Ratings guru DuMont, who comments here at Television Obscurities on occasion, decided to investigate. After doing an impressive amount of research, DuMont posted an in-depth look at the ratings and numbers for “Cinderella” at the AVS Forum, concluding that upward of 109,974,750 viewers watched “Cinderella” on CBS on March 31st, 1957.
I’ve done my own investigation. Keep reading to see what I came up with. To start, here’s how The Billboard announced the numbers for “Cinderella” in its April 29th, 1957 issue:
The March 31 CBS-TV spectacular of “Cinderella” hit the jackpot. It’s Nielsen rating was a socko 60.1 and its AA a 49.1. Its share of audience was 65.6. Pepsi-Cola and Shulton Sponsored. .
And on May 6th, The Billboard published the two charts, reflecting the Top Ten network television programs for the two weeks ending April 6th, 1957 according to Nielsen . The first chart listed the Top Ten programs by total audience rating and the second chart by average audience rating.
For some reason, the charts list NBC as the network that broadcast “Cinderella” rather than CBS; I’m not sure why The Billboard first gave the total audience rating as 60.1 and later as 60.6 but the latter number seems to be the correct one. Here are the charts in full:
|3.||I Love Lucy||CBS||44.3|
|6.||Ed Sullivan Show||CBS||42.5|
|8.||Perry Como Show||NBC||40.3|
|9.||Alfred Hitchcock Presents||CBS||39.5|
|2.||I Love Lucy||CBS||41.8|
|6.||Alfred Hitchcock Presents||CBS||37.0|
Here’s what the various numbers mean. The total audience rating for “Cinderella,” a 60.6, means that 60.6% of all television households in the United States watched at least six minutes of the special. The average audience rating means that 49.1% of all television households watched all ninety minutes of the special. The total audience is large because some homes only watched part of the special (at least six minutes per quarter hour or half hour, I’m not sure which). Notice that the Academy Awards ranked second in total audience with a 48.2 rating but fifth in average audience with a 37.3 rating. Obviously, a lot of households tuned in to see a few Oscars handed out but a significantly smaller number watched the entire broadcast.

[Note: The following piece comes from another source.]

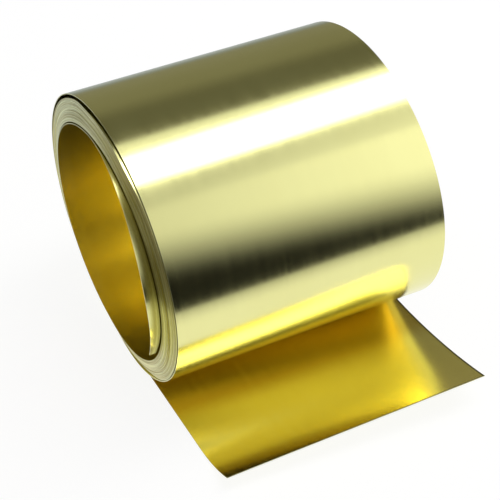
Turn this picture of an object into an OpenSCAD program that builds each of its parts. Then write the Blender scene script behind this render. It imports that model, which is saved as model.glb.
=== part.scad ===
// Roll of brass sheet, lying on its side with the loose end of the sheet run out in front.
// One strip of sheet is wound into a thin-walled ring. The outermost turn leaves the ring at
// its lowest line and runs forward over the ground as a flat tail that lifts at its free edge.
// The turns have slipped a little along the axis, so the inner ones stand out at the left end
// and lie back at the right end, and the innermost one leans out of the left end. The whole
// roll has been pushed askew as well, so its ends lean a few degrees off the square.
//
// Frame: millimetres, +Z up, +X along the axis of the roll, -Y towards the free edge of the
// tail. The origin is the middle of the bore, so the ground is one outside radius below it.

/* [Roll] */
// width of the sheet, which is the length of the roll
roll_w = 100; // [40:1:300]
// diameter of the open bore
bore_d = 87.4; // [40:0.2:200]
// thickness of all the wound turns together
wound_t = 9.5; // [4:0.1:40]
// thickness of the sheet
sheet_t = 0.3; // [0.2:0.05:1]

/* [Lean of the ends] */
// lean of the left end off the square to the axis
left_lean = 2.5; // [0:0.1:6]
// lean of the right end off the square to the axis
right_lean = 4.1; // [0:0.1:6]
// place where both ends stand furthest to the right, from the bottom up the near side
lean_place = 78; // [0:1:180]

/* [Turns seen on the ends] */
// number of turns drawn on each end
turns_drawn = 13; // [4:1:24]
// depth of the groove between two turns
groove_deep = 0.5; // [0.2:0.1:2]
// how far the inner turns have slipped towards the left end, against the outermost one
slip = 1.7; // [0:0.1:5]

/* [Loose outer turn] */
// widest gap between the outermost turn and the turns below it
loose_gap = 1.2; // [0.4:0.1:3]
// how deep the gap reaches in from each end
loose_deep = 9; // [2:0.5:15]

/* [Inner turn] */
// how far the innermost turn stands out of the left end at its furthest point
inner_proud = 3.9; // [1:0.1:8]
// lean of that turn against the axis of the roll
inner_lean = 6.5; // [4:0.5:12]
// place of its furthest point, from the bottom of the bore up the near side
inner_place = 105; // [80:5:140]
// place of its free end, from the bottom of the bore up the near side
inner_end = 62; // [30:1:75]
// wall of the turn that stands out
inner_t = 0.6; // [0.3:0.1:2]

/* [Tail] */
// distance from the lowest line of the roll to the free edge, at the middle of the sheet
tail_reach = 80.5; // [60:0.5:160]
// part of that distance that lies flat
tail_flat = 38.6; // [20:0.2:50]
// radius of the lift at the free edge
curl_r = 100; // [80:1:250]
// turn of the line where the lift begins, so that the right corner stands higher
curl_slant = 2.7; // [0:0.1:6]
// turn of the tail to the right, off the square to the axis
tail_skew = 4.7; // [0:0.1:6]
// how far the tail sits to the right where it leaves the roll
tail_shift = 1.2; // [0:0.1:3]
// slant of the free edge, off the square to the edges of the tail
edge_slant = 6.9; // [0:0.1:10]

/* [Hidden] */
$fn = 96;
bore_r = bore_d / 2;
outer_r = bore_r + wound_t;
end_x = roll_w / 2;
// the cuts and the added walls reach this far past or into the solid they belong to
over = 2;
// plain end of the outermost turns, which carries the root of the tail
land = 3 * sheet_t;
drawn_t = wound_t - land;
pitch = drawn_t / turns_drawn;
// shares of the pitch where the crest of a turn ends and where its groove is deepest
crest_end = 0.72;
groove_low = 0.86;
// the tail leaves the ring this far above the ground line, half a sheet, and settles on it
lift = sheet_t / 2;
// flats that make up the lift at the free edge
curl_steps = 12;
// the curled sheet is made past its free edge and behind its root, and its plan trims it
root_spare = end_x * tan(curl_slant) + over;
edge_spare = end_x * (tan(edge_slant) + tan(curl_slant)) + over;
curl_angle = asin(min(0.95, (tail_reach + edge_spare - tail_flat) / curl_r));
// the inner cylinder of the loose gap is shifted down by the first share of the gap and is
// smaller by the second, and the gap ends this far below the axis, where it is a hairline
gap_shift = 0.6 * loose_gap;
gap_less = 0.4 * loose_gap;
gap_foot = 0.4 * outer_r;
// the solid round bar that the roll is cut from stands this far past both of its ends
spare = slip + outer_r * tan(max(left_lean, right_lean)) + over;
// how far the leaning left end swings to either side at the bore
bore_swing = bore_r * tan(left_lean);
// how far the innermost turn stands out past, and reaches in behind, the square left end
inner_reach = slip + inner_proud - bore_swing * cos(inner_place - lean_place);
inner_root = bore_swing + groove_deep + over;
// side of the block that cuts with one face
block = 4 * outer_r;

// slip of the turn at radius r towards the left end
function slipped(r) = slip * (outer_r - land - r) / drawn_t;

// crest, groove and next crest of each drawn turn from the bore outwards, as [radius, depth]
function turn_points() = [
    for (k = [0 : turns_drawn - 1])
        for (p = [[crest_end, 0], [groove_low, groove_deep], [1, 0]])
            [bore_r + pitch * (k + p[0]), p[1]]
];

// outline of what is cut away past one end, from inside the bore outwards. way is 1 at the
// right end and -1 at the left end, and all heights are measured from the plain outer turn.
function waste_points(way) = concat(
    [[bore_r - over, way * 2 * spare], [bore_r - over, -slipped(bore_r - over)]],
    [for (p = turn_points()) [p[0], -slipped(p[0]) - way * p[1]]],
    [[outer_r + over, 0], [outer_r + over, way * 2 * spare]]
);

// lays a shape made round Z along the axis of the roll
module along_axis() {
    rotate([0, 90, 0]) children();
}

// turned cutter that leaves the end of the roll with its turns, leaning by the angle given
module end_waste(way, lean) {
    translate([way * end_x, 0, 0])
        rotate([-lean_place, 0, 0])
        rotate([0, -lean, 0])
        along_axis()
        rotate_extrude()
        polygon(waste_points(way));
}

// round bar as thick as the roll, with its turned and leaning ends
module wound_bar() {
    difference() {
        translate([-end_x - spare, 0, 0])
            along_axis()
            cylinder(r = outer_r, h = roll_w + 2 * spare);
        end_waste(-1, left_lean);
        end_waste(1, right_lean);
    }
}

// the bore runs through the bar and the innermost turn alike
module bore() {
    translate([-roll_w, 0, 0])
        along_axis()
        cylinder(r = bore_r, h = 2 * roll_w);
}

// crescent gap under the outermost turn, widest at the top, that ends as a hairline
module crescent(depth) {
    difference() {
        cylinder(r = outer_r - sheet_t, h = depth);
        translate([gap_shift, 0, -over])
            cylinder(r = outer_r - sheet_t - gap_less, h = depth + 2 * over);
        translate([gap_foot, -block / 2, -over])
            cube([block, block, depth + 2 * over]);
    }
}

module loose_gaps() {
    for (middle = [-end_x, end_x])
        translate([middle - loose_deep, 0, 0]) along_axis() crescent(2 * loose_deep);
}

// the innermost turn where it stands out of the left end: a thin arc of wall that begins at
// the free end of the sheet, cut by a plane that leans with the turn
module inner_turn() {
    arc = 2 * (180 - inner_place) + (inner_place - inner_end);
    difference() {
        translate([-end_x - inner_reach, 0, 0])
            along_axis()
            rotate([0, 0, -inner_end - arc])
            rotate_extrude(angle = arc)
            translate([bore_r - over, 0, 0])
            square([inner_t + over, inner_reach + inner_root]);
        rotate([-inner_place, 0, 0])
            translate([-end_x - inner_reach, 0, -bore_r])
            rotate([0, inner_lean, 0])
            translate([-block, -block / 2, -block / 2])
            cube(block);
    }
}

// one face of the sheet in front of the roll, out past the free edge, as [y, height]; h is the
// height above the underside
function tail_face(h) = concat(
    [[root_spare, h]],
    [for (i = [0 : curl_steps])
        let (a = curl_angle * i / curl_steps)
        [-tail_flat - (curl_r - h) * sin(a), curl_r - (curl_r - h) * cos(a)]]
);

// section of the tail: its underside out to the free edge, and its upper face back
function tail_points() = concat(
    tail_face(0),
    [for (i = [curl_steps + 1 : -1 : 0]) tail_face(sheet_t)[i]]
);

// plan of the tail, from the lowest line of the roll to the slanting free edge
function tail_plan() =
    let (more = end_x * tan(edge_slant))
    [[-end_x, 0], [end_x, 0], [end_x, -tail_reach - more], [-end_x, more - tail_reach]];

// flat run of the sheet in front of the roll, with the lift at its free edge
module tail() {
    rotate([0, 0, tail_skew])
        translate([tail_shift, 0, lift - outer_r])
        intersection() {
            rotate([0, 0, curl_slant])
                translate([-roll_w, 0, 0])
                rotate([90, 0, 90])
                linear_extrude(2 * roll_w)
                polygon(tail_points());
            translate([0, 0, -over])
                linear_extrude(curl_r)
                polygon(tail_plan());
        }
}

// the turned bar with its loose gaps, and the innermost turn that stands out of it
module wound_turns() {
    difference() {
        wound_bar();
        loose_gaps();
    }
    inner_turn();
}

// the whole sheet: all the turns with the bore through them, and the tail
module brass_sheet() {
    color([0.84, 0.72, 0.34])
    union() {
        difference() {
            wound_turns();
            bore();
        }
        tail();
    }
}

brass_sheet();
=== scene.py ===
# %% [markdown]
# # A roll of thin brass sheet
# The object is one strip of brass sheet, 100 mm wide and 0.3 mm thick, wound about 28 times
# round an open bore. It lies on its side on a table. The outermost turn leaves the roll at its
# lowest line and runs forward over the table as a flat tail that curls up at its free edge.
# The lesson winds that strip as one closed mesh, so that every line on the end of the roll is
# the real edge of a real turn, and then gives the metal its rolled finish. A stack of rings
# would be quicker to make, but it has no free ends, and nothing would lead over into the tail.

import bpy
import numpy as np
from mathutils import Matrix


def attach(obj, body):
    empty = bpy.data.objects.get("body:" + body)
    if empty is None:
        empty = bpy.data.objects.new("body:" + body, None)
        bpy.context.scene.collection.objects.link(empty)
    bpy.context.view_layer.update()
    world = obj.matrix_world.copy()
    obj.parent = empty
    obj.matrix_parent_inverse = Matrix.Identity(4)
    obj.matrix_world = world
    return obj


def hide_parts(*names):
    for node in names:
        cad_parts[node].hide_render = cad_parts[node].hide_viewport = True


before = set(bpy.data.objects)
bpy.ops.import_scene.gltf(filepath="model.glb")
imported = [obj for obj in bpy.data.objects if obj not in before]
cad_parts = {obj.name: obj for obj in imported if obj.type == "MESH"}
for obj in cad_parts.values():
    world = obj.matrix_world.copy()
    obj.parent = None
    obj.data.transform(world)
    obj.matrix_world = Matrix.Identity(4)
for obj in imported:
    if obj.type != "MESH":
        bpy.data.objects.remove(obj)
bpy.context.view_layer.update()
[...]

For the networks, the total audience figure served as a better promotional tool than the average audience because it made it look like more people were watching. For advertisers, on the other hand, it was the average number of households watching at any given minute that meant more. These days you rarely see mention of a program’s total audience and when you do it is only in terms of viewers. Super Bowl XLIV, for example, had a total audience of 153.4 million viewers compared to its average audience of 106.5 million viewers.

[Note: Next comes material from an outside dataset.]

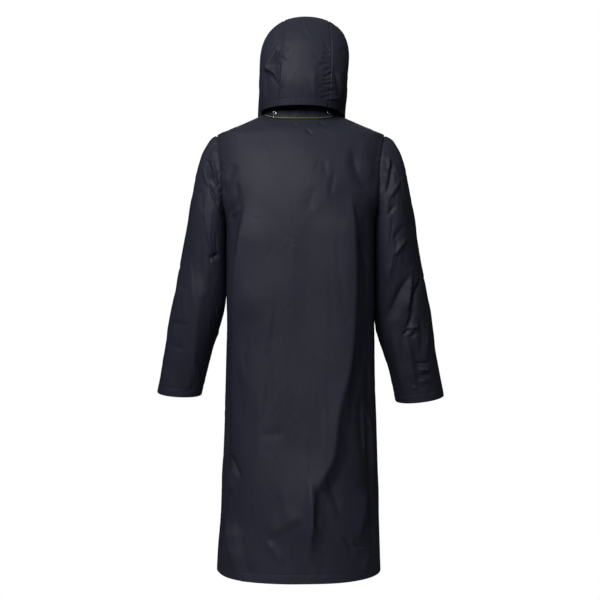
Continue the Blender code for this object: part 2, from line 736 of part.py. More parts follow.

With this in mind the question becomes whether the 107 million viewers said to have watched “Cinderella” refers to the total audience or the average audience. Given that CBS would want to promote the larger number it stands to reason that the 107 million was calculated using the total audience rating. Because Nielsen at the time did not measure viewers, it was left to Trendex, another audience measurement service, to determin that there were 4.43 viewers per household. According to DuMont’s research, Nielsen estimated that the total households watching “Cinderella” was 23,305,000. Multiplying 23,305,000 by 4.43 equals 103,241,150 viewers. DuMont suggests that to the difference between the widely reported 107 million viewers and 103 million has to do with an increase in total households reflected by Trendex but not Nielsen.

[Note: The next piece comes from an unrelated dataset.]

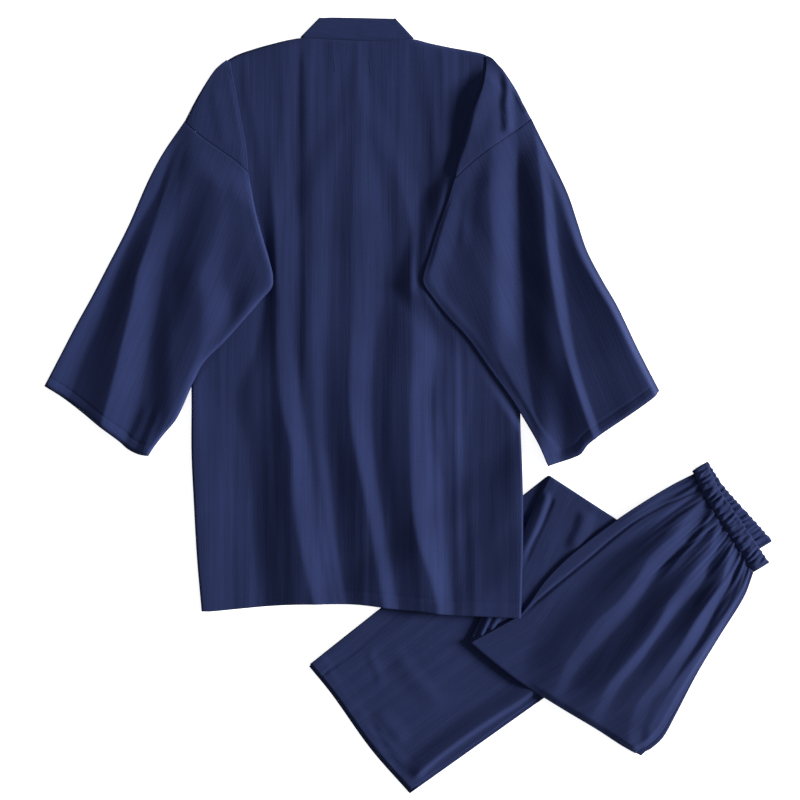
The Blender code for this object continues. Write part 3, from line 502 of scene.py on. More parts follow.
# Cloth, floor, light and camera
DARK_NAVY = (0.0102, 0.0160, 0.0572)
LIGHT_NAVY = (0.0171, 0.0265, 0.0915)
COTTON = {
    "Roughness": 0.88,
    "Specular IOR Level": 0.12,
    "Sheen Weight": 0.05,
    "Sheen Roughness": 0.5,
    "Sheen Tint": (0.45, 0.55, 1.0, 1.0),
}
PALE = {
    "Base Color": (0.95, 0.95, 0.95, 1.0),
    "Roughness": 0.95,
    "Specular IOR Level": 0.1,
    "Emission Color": (1.0, 1.0, 1.0, 1.0),
    "Emission Strength": 0.8,
}
FLOOR_SIZE = 8.0
FLOOR_GAP = 0.0004
SKY = 0.25
SUN_FROM = (1.0, 0.06, 0.31)
SUN_STRENGTH = 8.6
SUN_ANGLE = 17.0
SUN_COLOUR = (1.0, 0.99, 0.97)
LENS = 85.0
SENSOR = 36.0
VIEW_CENTRE = (-0.00876, 0.00687)
VIEW_WIDTH = 1.024


def soft_step(start, end, value):
    """A soft step from 0 at start to 1 at end."""
    share = np.clip((value - start) / (end - start), 0.0, 1.0)
    return share * share * (3.0 - 2.0 * share)


def lean(value):
    """A step from 0 to 1 that is half soft and half straight."""
    return (soft_step(0.0, 1.0, value) + np.clip(value, 0.0, 1.0)) / 2


def mix(first, last, share):
    return first + (last - first) * share


def xy(spot):
    return spot[..., 0], spot[..., 1]


def lift(spot, height):
    return np.concatenate((spot[..., :2], height[..., None]), axis=-1)


def pick(chosen, points, others):
    """Points where chosen holds, and the others elsewhere."""
    return np.where(chosen[..., None], points, others)


def groove(distance, depth, half_width):
    """Depth of a stitched groove at a distance from its middle."""
    return depth * np.exp(-((distance / half_width) ** 2))


def lengths_along(points):
    """Share of a line's length at each of its points."""
    steps = np.hypot(*np.diff(np.asarray(points, float), axis=0).T)
    marks = np.concatenate(([0.0], np.cumsum(steps)))
    return marks / marks[-1]


def through(marks, points, share):
    """A smooth line through points at their marks, read at shares between 0 and 1."""
    marks, points = np.asarray(marks, float), np.asarray(points, float)
    share = np.asarray(share, float)
    last = len(marks) - 1
    step = np.clip(np.searchsorted(marks, share) - 1, 0, last - 1)
    before = np.clip(np.arange(last + 1) - 1, 0, last)
    after = np.clip(np.arange(last + 1) + 1, 0, last)
    slopes = (points[after] - points[before]) / (marks[after] - marks[before])[:, None]
    width = (marks[step + 1] - marks[step])[..., None]
    t = (share[..., None] - marks[step][..., None]) / width
    spot = (2 * t**3 - 3 * t**2 + 1) * points[step] + (t**3 - 2 * t**2 + t) * width * slopes[step]
    spot += (3 * t**2 - 2 * t**3) * points[step + 1] + (t**3 - t**2) * width * slopes[step + 1]
    return spot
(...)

Those 23,305,000 households average out to about 384,570 households per ratings point (60.6 x 384,570 = 23,304,942). Multiplying the 49.1 average audience rating by 384,570 comes to 18,882,387 Nielsen Average Audience (NAA). Multiplying that number by the 4.43 Trendex viewers per households equals 83,648,974 viewers, which is still a huge number but not a record. Interestingly, that’s roughly the same number that James Hibberd came up with in February of 2010 when he took a look at “Cinderella” for The Hollywood Reporter’s Live Feed:
Third, even if the 4.4 is accurate, at the time there were 49 million households in the country, but only 38.6 million households with TVs, according to Nielsen. If the 49.1 rating is right, then that meant that 18.95 million households watched “Cinderella.” Even at 4.4 viewers per house watching, this only comes out to 83.4 million people.
So the idea that 107 million people watched “Cinderella” is, yeah, probably just a fairy tale.
It’s not quite a fairy tale because some 107 million people did watch portions of “Cinderella,” just not all of it, if the Trendex number of 4.43 viewers per household is correct. Understanding television ratings can be both frustrating and confusing, especially when figures from different companies are involved as well as a variety of percentages relating to households with television. Still, based on the information available it is my opinion that the March 31st, 1957 broadcast of “Cinderella” on CBS is not the most-watched television program of all time. It may well have been at one point but the final episode of M*A*S*H certainly surpassed it in 1983 and it was likely beaten decades earlier (perhaps by Roots in 1977).